►

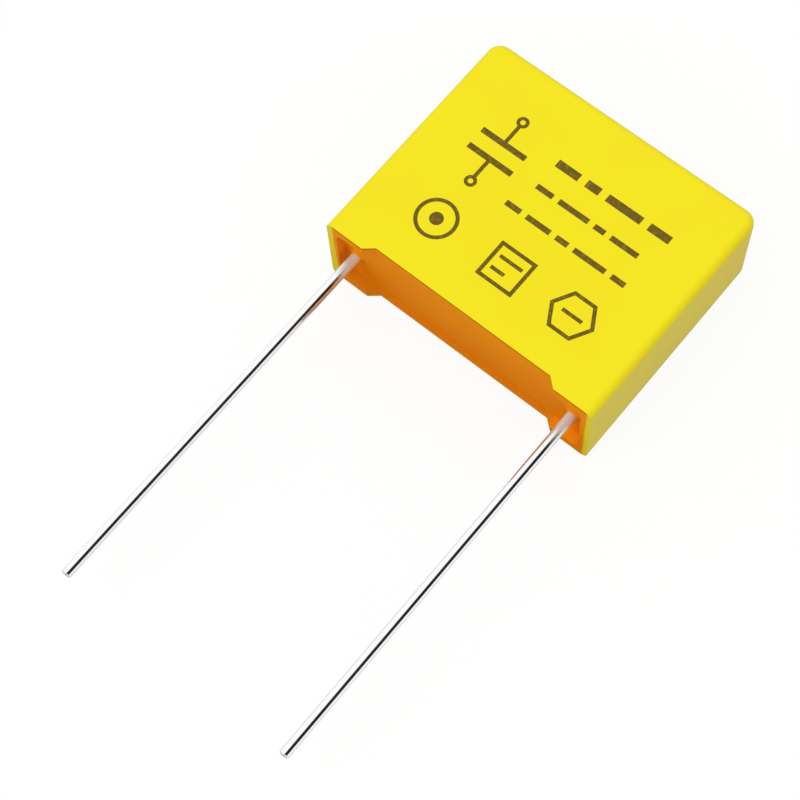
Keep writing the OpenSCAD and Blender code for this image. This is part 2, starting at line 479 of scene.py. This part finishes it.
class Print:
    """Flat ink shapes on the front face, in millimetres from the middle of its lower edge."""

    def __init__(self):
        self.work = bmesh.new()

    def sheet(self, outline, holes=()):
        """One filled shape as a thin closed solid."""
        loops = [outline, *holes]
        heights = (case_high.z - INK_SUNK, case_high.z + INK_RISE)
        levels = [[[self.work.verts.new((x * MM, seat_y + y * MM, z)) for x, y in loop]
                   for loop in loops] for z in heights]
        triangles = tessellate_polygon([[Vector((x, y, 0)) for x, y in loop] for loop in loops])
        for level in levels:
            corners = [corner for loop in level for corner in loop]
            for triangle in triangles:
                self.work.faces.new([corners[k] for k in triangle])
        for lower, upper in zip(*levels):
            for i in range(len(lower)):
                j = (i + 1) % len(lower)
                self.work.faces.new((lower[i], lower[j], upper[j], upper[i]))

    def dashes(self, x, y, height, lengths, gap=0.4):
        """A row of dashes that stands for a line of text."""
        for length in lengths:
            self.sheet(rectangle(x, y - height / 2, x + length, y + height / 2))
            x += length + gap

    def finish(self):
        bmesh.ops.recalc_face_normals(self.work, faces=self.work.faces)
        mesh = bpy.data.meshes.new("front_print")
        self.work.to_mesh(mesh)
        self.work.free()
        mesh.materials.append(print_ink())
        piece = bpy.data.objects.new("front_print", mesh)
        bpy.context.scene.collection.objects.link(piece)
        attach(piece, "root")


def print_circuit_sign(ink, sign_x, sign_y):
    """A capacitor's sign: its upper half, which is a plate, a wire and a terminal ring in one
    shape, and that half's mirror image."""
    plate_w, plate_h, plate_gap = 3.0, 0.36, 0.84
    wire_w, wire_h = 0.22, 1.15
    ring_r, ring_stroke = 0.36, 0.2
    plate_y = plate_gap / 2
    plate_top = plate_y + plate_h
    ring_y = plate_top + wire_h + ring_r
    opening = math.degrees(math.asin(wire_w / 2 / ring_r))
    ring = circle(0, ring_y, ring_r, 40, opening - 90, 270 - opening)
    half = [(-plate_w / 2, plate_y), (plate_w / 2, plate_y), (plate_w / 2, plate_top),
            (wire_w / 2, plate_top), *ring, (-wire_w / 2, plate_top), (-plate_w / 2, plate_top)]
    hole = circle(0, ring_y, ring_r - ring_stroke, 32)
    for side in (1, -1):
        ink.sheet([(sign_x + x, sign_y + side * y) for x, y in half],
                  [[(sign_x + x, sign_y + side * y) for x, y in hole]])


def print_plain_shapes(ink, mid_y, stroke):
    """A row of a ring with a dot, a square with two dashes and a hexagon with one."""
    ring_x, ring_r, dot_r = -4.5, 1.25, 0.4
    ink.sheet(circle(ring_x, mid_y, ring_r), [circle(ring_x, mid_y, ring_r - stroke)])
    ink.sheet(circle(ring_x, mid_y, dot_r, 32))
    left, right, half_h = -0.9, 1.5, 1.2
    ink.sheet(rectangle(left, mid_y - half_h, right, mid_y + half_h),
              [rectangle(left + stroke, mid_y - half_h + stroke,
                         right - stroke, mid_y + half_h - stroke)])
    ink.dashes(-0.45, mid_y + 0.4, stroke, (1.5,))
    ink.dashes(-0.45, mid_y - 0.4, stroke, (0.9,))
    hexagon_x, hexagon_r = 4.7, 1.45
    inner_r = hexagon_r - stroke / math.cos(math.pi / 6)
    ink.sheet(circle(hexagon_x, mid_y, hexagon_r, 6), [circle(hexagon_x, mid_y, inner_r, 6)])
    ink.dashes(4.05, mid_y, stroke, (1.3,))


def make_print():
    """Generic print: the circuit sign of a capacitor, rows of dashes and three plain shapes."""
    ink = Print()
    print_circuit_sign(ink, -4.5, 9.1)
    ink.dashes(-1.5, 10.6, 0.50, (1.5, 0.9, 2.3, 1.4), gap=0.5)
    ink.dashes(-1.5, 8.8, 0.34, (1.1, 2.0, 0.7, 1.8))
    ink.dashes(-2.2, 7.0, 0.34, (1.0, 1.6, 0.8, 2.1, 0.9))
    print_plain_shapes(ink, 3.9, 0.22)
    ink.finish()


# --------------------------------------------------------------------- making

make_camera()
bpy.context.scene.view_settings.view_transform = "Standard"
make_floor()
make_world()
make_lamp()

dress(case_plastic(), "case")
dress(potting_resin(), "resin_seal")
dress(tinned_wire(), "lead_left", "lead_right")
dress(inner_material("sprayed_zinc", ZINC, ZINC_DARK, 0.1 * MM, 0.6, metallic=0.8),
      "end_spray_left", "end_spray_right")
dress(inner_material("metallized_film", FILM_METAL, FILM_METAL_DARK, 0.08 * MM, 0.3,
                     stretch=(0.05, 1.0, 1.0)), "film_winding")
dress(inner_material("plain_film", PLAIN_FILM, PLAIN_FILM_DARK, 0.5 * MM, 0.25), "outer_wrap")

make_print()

◄

◆ EXERCISE REQUIREMENTS ◆
Beginning at the top of the data, please return every line until and including the line containing "x += length + gap", copied exactly, and nothing past it.

◆ REPLY TO THE TASK ◆
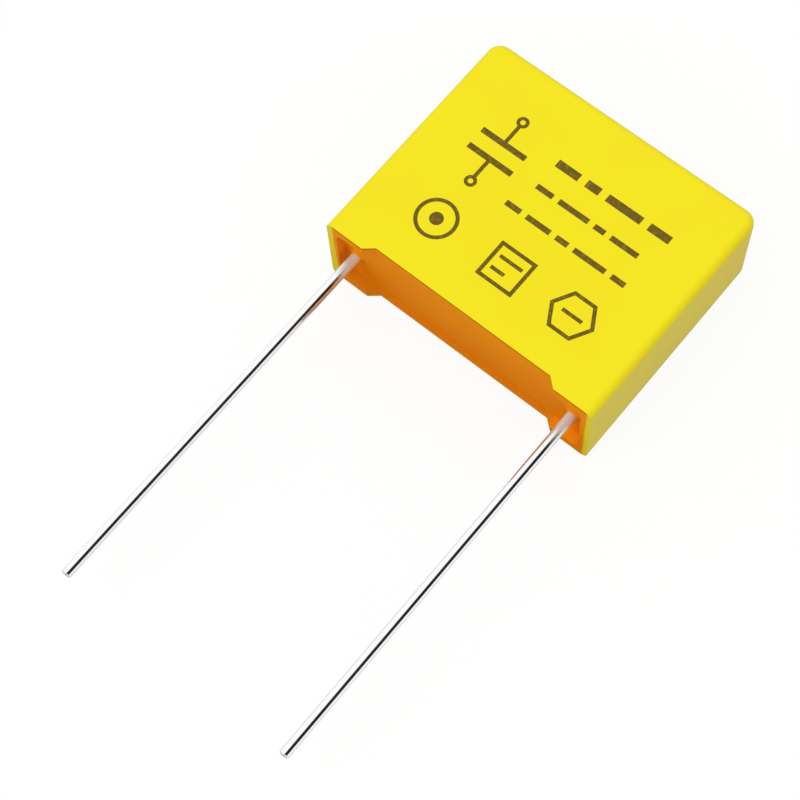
Keep writing the OpenSCAD and Blender code for this image. This is part 2, starting at line 479 of scene.py. This part finishes it.
class Print:
    """Flat ink shapes on the front face, in millimetres from the middle of its lower edge."""

    def __init__(self):
        self.work = bmesh.new()

    def sheet(self, outline, holes=()):
        """One filled shape as a thin closed solid."""
        loops = [outline, *holes]
        heights = (case_high.z - INK_SUNK, case_high.z + INK_RISE)
        levels = [[[self.work.verts.new((x * MM, seat_y + y * MM, z)) for x, y in loop]
                   for loop in loops] for z in heights]
        triangles = tessellate_polygon([[Vector((x, y, 0)) for x, y in loop] for loop in loops])
        for level in levels:
            corners = [corner for loop in level for corner in loop]
            for triangle in triangles:
                self.work.faces.new([corners[k] for k in triangle])
        for lower, upper in zip(*levels):
            for i in range(len(lower)):
                j = (i + 1) % len(lower)
                self.work.faces.new((lower[i], lower[j], upper[j], upper[i]))

    def dashes(self, x, y, height, lengths, gap=0.4):
        """A row of dashes that stands for a line of text."""
        for length in lengths:
            self.sheet(rectangle(x, y - height / 2, x + length, y + height / 2))
            x += length + gap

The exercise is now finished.